Il risultato è stato un torneo godibile, nelle parti alte come in quelle meno nobili del ranking. Memorabile lo scontro inaugurale a Cardiff tra Australia e Inghilterra, con i Lions davvero vicinissimi al colpaccio, spinti dalla vena offensiva di un Ryan Hall che ci stupiremmo giocasse ancora tanti anni nel Vecchio Continente.
Importanti le vittorie della Scozia di Danny Brough – unico europeo nominato per il premio di giocatore internazionale dell’anno – contro Tonga e Stati Uniti, mentre è dispiaciuto che in qualche modo il Galles, nazione che sta facendo a piccoli passi un grosso lavoro per radicare il codice in un’enclave di rugby union, sia rimasto a mani vuote.
A partire dai prossimi eventi internazionali, le varie nazionali e federazioni avranno tempo e modo di organizzarsi, per offrire al pubblico nuove sfide epiche, come la semifinale Inghilterra-Nuova Zelanda risolta negli ultimi 30”. O magari prendersi delle belle soddisfazioni come i buoni numeri registrati nelle affluenze, anche in Francia, nelle regioni dove questo sport viene considerato parte di una cultura.
La finale l’ha vinta allora l’Australia ed era proprio prevedibile, nonostante l’indubbio talento messo in campo dai Kiwis, forse sfiancati dalla sfida thrilling contro gli inglesi, forse troppo sulle gambe per poter solo pensare di battere i nuovi campioni, i campioni di sempre, i numeri 1 del ranking.

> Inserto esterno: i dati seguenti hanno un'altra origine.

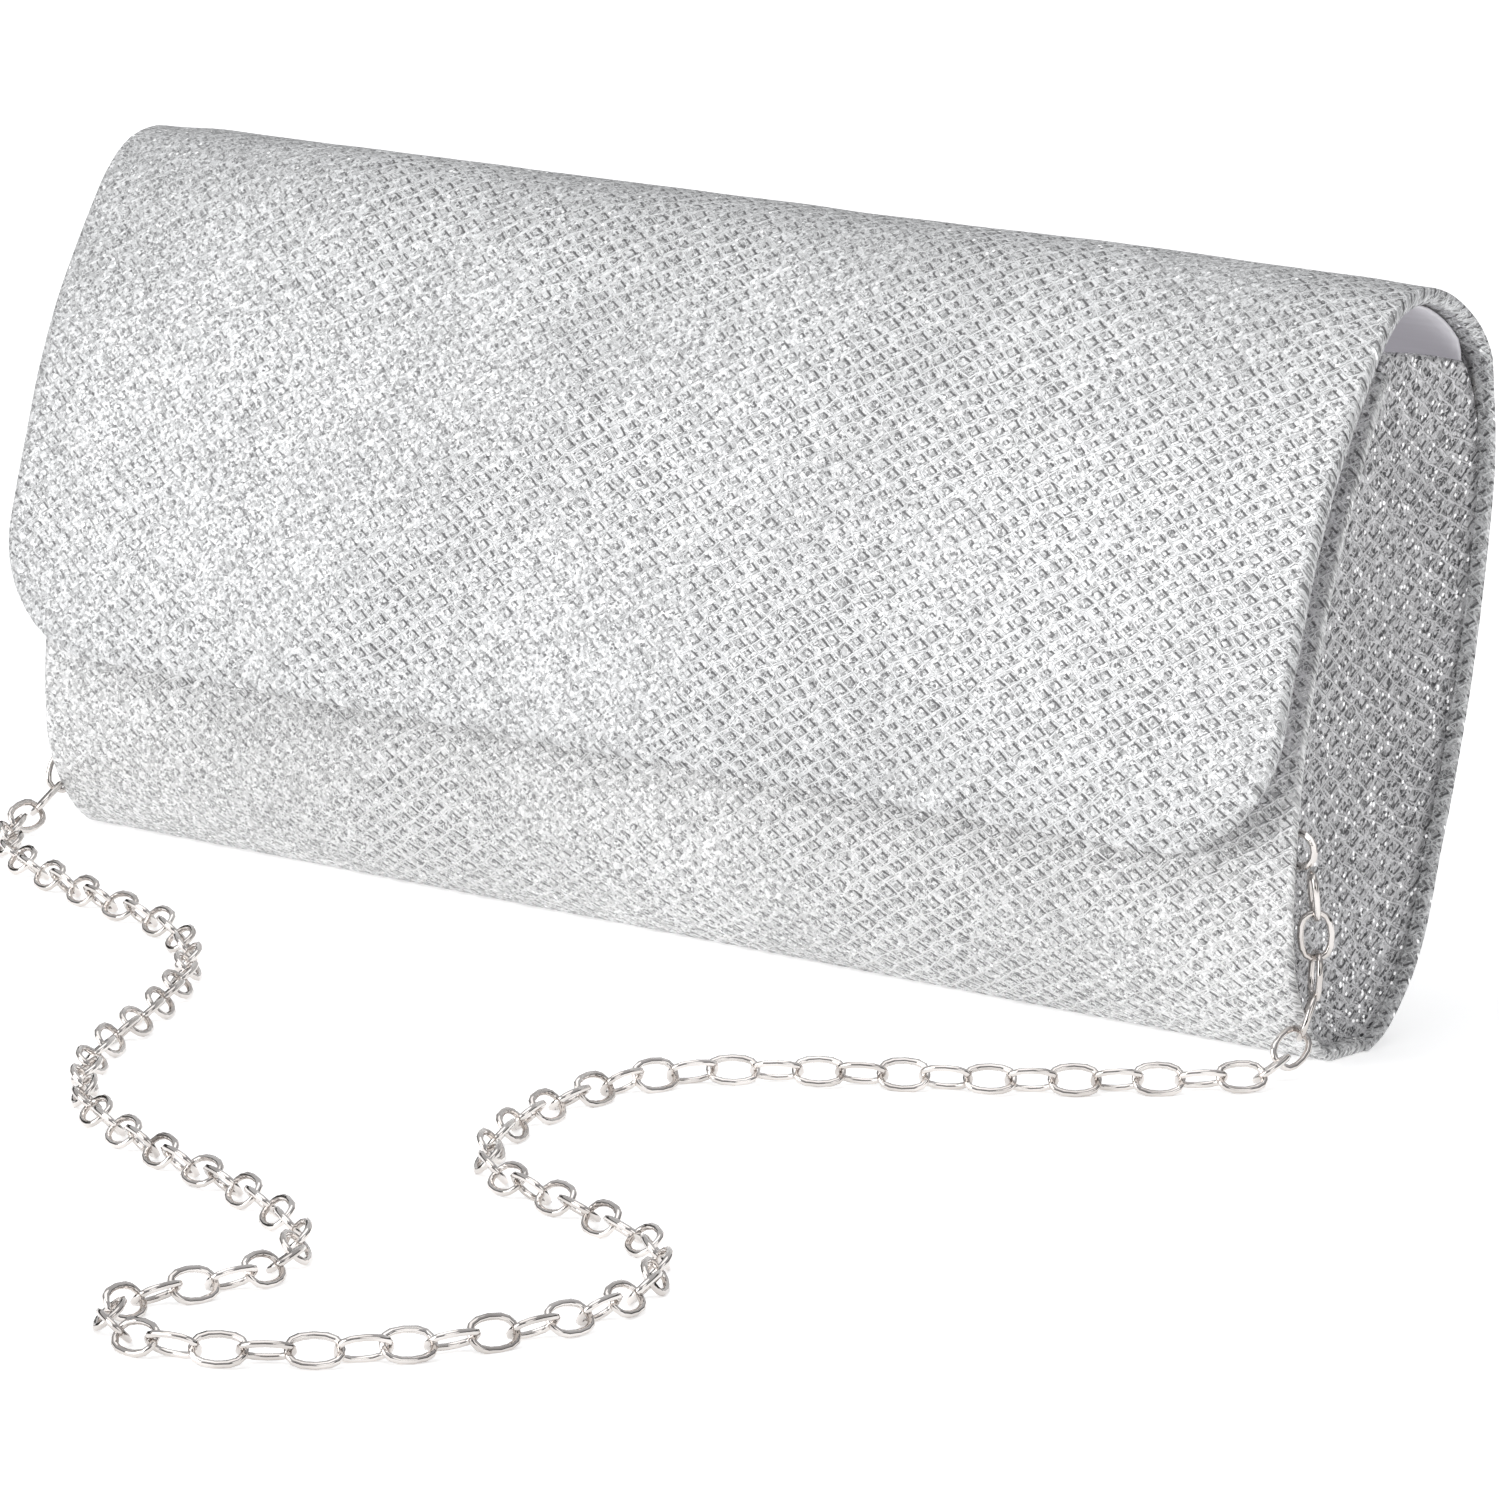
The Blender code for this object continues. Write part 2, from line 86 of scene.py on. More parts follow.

Che hanno dominato la finale, hanno concesso alla sola Inghilterra (nella sfida di Cardiff) di andare a meta, urlando al mondo intero che questo sport, da tanti decenni, si gioca meglio all’emisfero sud. Come dargli torto, quando in campo scendono leggende come Smith, Thurston o Inglis?
Appuntamento alle prossime sfide internazionali (nel 2014 si giocherà il Four Nations), ai prossimi campionati di Super League e National Rugby League, al complesso e spesso difficile lavoro di radicamento di uno sport entusiasmante ma lungi da esprimere tutto il suo potenziale globale.
Noi ci saremo ed è sempre un piacere, oltre che un onore.